Students who need individual coverage are likely to find a better deal for themselves on the Maryland Health Connection insurance exchange, University spokeswoman Cassandra Robinson said.
In the end, the school decided to drop the policy for all of its 5,500 enrollees. Students were notified of the dropped coverage on the school’s website.
“Bowie State University has suspended offering health insurance for domestic students for the 2013-2014 academic year,” according to the school’s official website. “Due to new requirements of the Affordable Care Act which will go into effect on January 1, 2014, the cost of insurance for domestic students will increase to approximately $1800 per year.”
The sticker shock didn’t sit well with some students who spoke out against the price hike.
“You’ve haven’t done anything Obama and I am disappointed in you,” one student said. Another told Campus Reform, “We don’t have that money. We can barely afford books.”
The frustration has been felt across the country as colleges and universities have to decide whether to cut coverage or offer sky-high plans that in some cases triple the cost of premiums.
In New Jersey, students who enrolled in this past semester were the first class that had to shoulder the higher premium costs. Many community colleges in Bergen and Passaic counties were forced to cut student coverage altogether.
In Cranford, N.J., Stephen Nacco, the Union County Community College Vice President of Administrative Services, says the cost of health insurance is now “more than a thousand dollars per students and that it is dramatically different” than what it had been in the past.
Students were paying so little before because the coverage they received was so scant. The costs have gone up because under ObamaCare, plans must offer coverage for services like annual checkups and alcohol abuse treatments. Because they offer a wider range of services, the premiums also increase.
According to the New Jersey Association of State Colleges and Universities, students at nine schools in the state saw the cost of their policies triple, Paul Shelly, a spokesman for the organization told North Jersey.com.
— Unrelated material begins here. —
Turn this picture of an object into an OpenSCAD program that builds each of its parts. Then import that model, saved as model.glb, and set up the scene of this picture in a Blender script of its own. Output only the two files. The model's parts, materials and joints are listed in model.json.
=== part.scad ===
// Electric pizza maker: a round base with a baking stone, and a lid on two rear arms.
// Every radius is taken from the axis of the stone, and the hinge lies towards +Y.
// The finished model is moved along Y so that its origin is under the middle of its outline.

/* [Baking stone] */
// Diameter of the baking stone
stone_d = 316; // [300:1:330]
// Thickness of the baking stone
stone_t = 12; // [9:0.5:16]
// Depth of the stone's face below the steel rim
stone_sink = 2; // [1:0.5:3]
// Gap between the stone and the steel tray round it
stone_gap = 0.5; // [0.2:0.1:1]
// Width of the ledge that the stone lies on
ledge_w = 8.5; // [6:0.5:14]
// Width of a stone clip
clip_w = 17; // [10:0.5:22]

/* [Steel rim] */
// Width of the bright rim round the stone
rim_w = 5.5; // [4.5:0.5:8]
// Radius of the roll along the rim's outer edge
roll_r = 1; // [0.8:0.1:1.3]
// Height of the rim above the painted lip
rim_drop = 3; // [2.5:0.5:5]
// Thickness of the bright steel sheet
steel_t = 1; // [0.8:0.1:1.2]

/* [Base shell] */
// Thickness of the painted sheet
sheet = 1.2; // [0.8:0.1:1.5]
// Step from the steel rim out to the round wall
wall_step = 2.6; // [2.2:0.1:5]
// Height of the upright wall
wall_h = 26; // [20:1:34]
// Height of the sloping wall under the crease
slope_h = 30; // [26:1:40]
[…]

It’s been a similar story across most of the country.
According to a 2008 study by the Government Accountability Office, about 6,000 students or about 7 percent of the total number of 18-to-23-year-olds in college, bought their own insurance, usually through plans arranged with the school.
The same study found that 60 percent of schools’ plans had coverage of $50,000 or less for specific conditions, and almost all the rest had some sort of payout caps that they will have to do away with by 2014.
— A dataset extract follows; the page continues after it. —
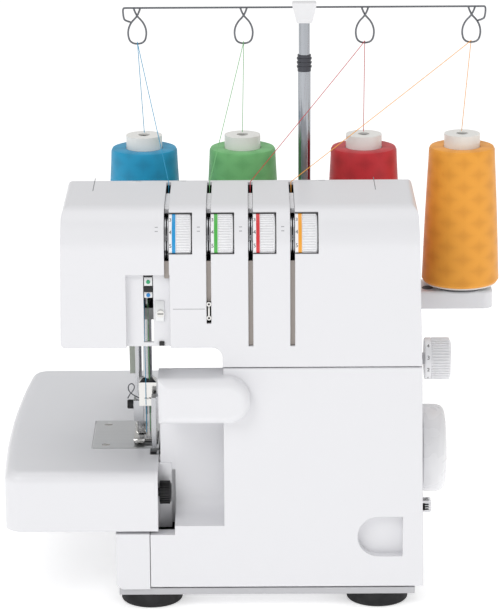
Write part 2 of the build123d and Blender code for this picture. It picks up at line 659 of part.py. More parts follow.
foot_hinge_y = front_y + foot_front + foot_length - 4
foot_hinge_z = foot_sole_z + 6.5
foot_x = (presser_x - 4.2, presser_x - 4.2 + foot_width)
with BuildPart() as foot_ankle:
    block((presser_x - 4, presser_x + 3.2), (presser_y - 4.5, presser_y + 9), ankle_z)
    block((presser_x - 1, presser_x + 3.2), (presser_y + 4, foot_hinge_y + 3), (foot_hinge_z - 3, ankle_z[0] + 2))
    rod_z(presser_x, presser_y, (ankle_z[1] - 8, ankle_z[1] + 1), presser_bar_radius, mode=Mode.SUBTRACT)
    rod_x((presser_x - 7.5, presser_x - 4), presser_y, ankle_z[1] - 4, 3.4)   # thumb screw
    rod_x((presser_x - 2, presser_x + 4), foot_hinge_y, foot_hinge_z, 1.0 + fit, mode=Mode.SUBTRACT)
keep(foot_ankle, "foot_ankle")

with BuildPart() as presser_foot:
    block(foot_x, (front_y + foot_front, front_y + foot_front + foot_length), (foot_sole_z, foot_sole_z + 2.6))
    chamfer(presser_foot.edges().filter_by(Axis.X).group_by(Axis.Z)[0], 1.0)
    for x in ((presser_x - 3.0, presser_x - 1.3), (presser_x + 3.5, presser_x + 5.2)):
        block(x, (foot_hinge_y - 4, foot_hinge_y + 3.5), (foot_sole_z + 2, foot_hinge_z + 2.5))
    rod_x((presser_x - 3.0, presser_x + 5.2), foot_hinge_y, foot_hinge_z, 1.0)
    # needle slot, open at the toe
    block((needle_x - 2.9, needle_x + 3.1), (front_y + foot_front - 1, needle_y + 6),
          (foot_sole_z - 1, foot_sole_z + 4), mode=Mode.SUBTRACT)
keep(presser_foot, "presser_foot")

lifter_x = (-97.8, -92.8)
with BuildPart() as presser_lifter:
    rod_x(lifter_x, lifter_y, lifter_z, 4.8)
    with BuildSketch(Plane.YZ.offset(lifter_x[0])):
        with BuildLine():
            Polyline((lifter_y - 4, lifter_z), (lifter_y + 4.6, lifter_z), (lifter_y + 18, 158),
                     (lifter_y + 16, 151), (lifter_y + 9, 151), (lifter_y + 7, 158), close=True)
        make_face()
    extrude(amount=lifter_x[1] - lifter_x[0])
    rod_x((lifter_x[1], -85.5), lifter_y, lifter_z, 2)
keep(presser_lifter, "presser_lifter")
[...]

In the past, students at Bethany College in Lindsborg, Kan., were offered a one-year plan that cost students $445, with payouts capping at $10,000. For the 2012-2013 academic year, the payout cap was increased to $100,000 per the new health care overhaul, which meant students at Bethany would have to shell out more than $2,000 for coverage. It apparently was too much in the end.
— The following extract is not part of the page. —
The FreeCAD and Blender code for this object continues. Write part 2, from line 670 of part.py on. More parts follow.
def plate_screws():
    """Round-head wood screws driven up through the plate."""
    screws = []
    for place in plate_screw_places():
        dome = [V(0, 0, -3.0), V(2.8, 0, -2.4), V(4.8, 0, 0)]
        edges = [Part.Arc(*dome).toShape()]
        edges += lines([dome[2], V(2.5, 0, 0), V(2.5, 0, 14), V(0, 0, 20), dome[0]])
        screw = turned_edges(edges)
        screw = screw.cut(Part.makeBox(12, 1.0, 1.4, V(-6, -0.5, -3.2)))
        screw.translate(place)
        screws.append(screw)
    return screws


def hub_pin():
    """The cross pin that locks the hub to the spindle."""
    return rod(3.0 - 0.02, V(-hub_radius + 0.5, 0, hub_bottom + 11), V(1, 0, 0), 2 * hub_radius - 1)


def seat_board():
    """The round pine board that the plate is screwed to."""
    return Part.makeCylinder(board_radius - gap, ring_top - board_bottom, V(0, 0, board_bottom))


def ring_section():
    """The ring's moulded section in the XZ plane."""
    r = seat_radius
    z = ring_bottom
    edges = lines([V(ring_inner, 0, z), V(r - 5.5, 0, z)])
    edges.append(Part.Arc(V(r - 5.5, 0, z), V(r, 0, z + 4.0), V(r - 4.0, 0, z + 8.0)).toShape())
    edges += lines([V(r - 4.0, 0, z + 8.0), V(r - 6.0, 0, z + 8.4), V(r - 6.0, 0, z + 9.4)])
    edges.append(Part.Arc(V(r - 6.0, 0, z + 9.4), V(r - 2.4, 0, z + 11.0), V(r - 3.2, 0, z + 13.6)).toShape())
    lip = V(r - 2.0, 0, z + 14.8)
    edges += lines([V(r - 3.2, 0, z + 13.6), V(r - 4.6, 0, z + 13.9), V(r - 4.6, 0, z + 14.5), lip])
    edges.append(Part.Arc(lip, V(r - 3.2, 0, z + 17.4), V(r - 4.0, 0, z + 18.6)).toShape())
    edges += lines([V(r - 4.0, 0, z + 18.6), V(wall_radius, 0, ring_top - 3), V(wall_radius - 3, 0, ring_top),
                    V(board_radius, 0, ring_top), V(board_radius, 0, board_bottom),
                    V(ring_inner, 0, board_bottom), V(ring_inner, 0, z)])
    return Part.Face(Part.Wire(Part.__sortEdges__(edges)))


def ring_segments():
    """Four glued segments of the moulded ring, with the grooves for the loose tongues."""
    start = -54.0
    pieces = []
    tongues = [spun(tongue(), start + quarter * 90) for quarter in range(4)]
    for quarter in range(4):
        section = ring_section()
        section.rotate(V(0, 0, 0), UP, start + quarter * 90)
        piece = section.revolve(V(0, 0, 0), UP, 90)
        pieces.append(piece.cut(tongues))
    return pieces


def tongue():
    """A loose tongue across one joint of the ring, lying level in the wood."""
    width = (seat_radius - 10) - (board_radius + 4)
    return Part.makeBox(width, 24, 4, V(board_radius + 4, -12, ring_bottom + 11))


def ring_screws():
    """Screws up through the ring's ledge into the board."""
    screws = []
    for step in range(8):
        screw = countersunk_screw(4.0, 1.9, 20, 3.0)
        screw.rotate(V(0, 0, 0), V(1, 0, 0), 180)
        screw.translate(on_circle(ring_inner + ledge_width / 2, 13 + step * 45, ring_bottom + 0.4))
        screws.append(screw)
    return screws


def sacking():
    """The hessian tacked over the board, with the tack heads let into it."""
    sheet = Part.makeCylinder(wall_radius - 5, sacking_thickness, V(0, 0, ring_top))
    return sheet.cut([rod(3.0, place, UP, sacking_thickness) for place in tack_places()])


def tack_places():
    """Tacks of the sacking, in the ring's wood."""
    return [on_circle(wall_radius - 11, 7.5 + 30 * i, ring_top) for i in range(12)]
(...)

Bob Schmoll, Bethany’s vice president for finance, told The Wall Street Journal, the school “decided not to offer coverage for our students next year” given the proposed increase in premium. Schmoll says the school could have kept the limited-coverage plan but that it would have financially not been feasible.
Administrators at Lenoir-Rhyne University in North Carolina, Cornell College in Iowa and the University of Puget Sound in Washington also told students they would be dropping school-sponsored coverage. The three schools say student premiums would have gone up 10-fold.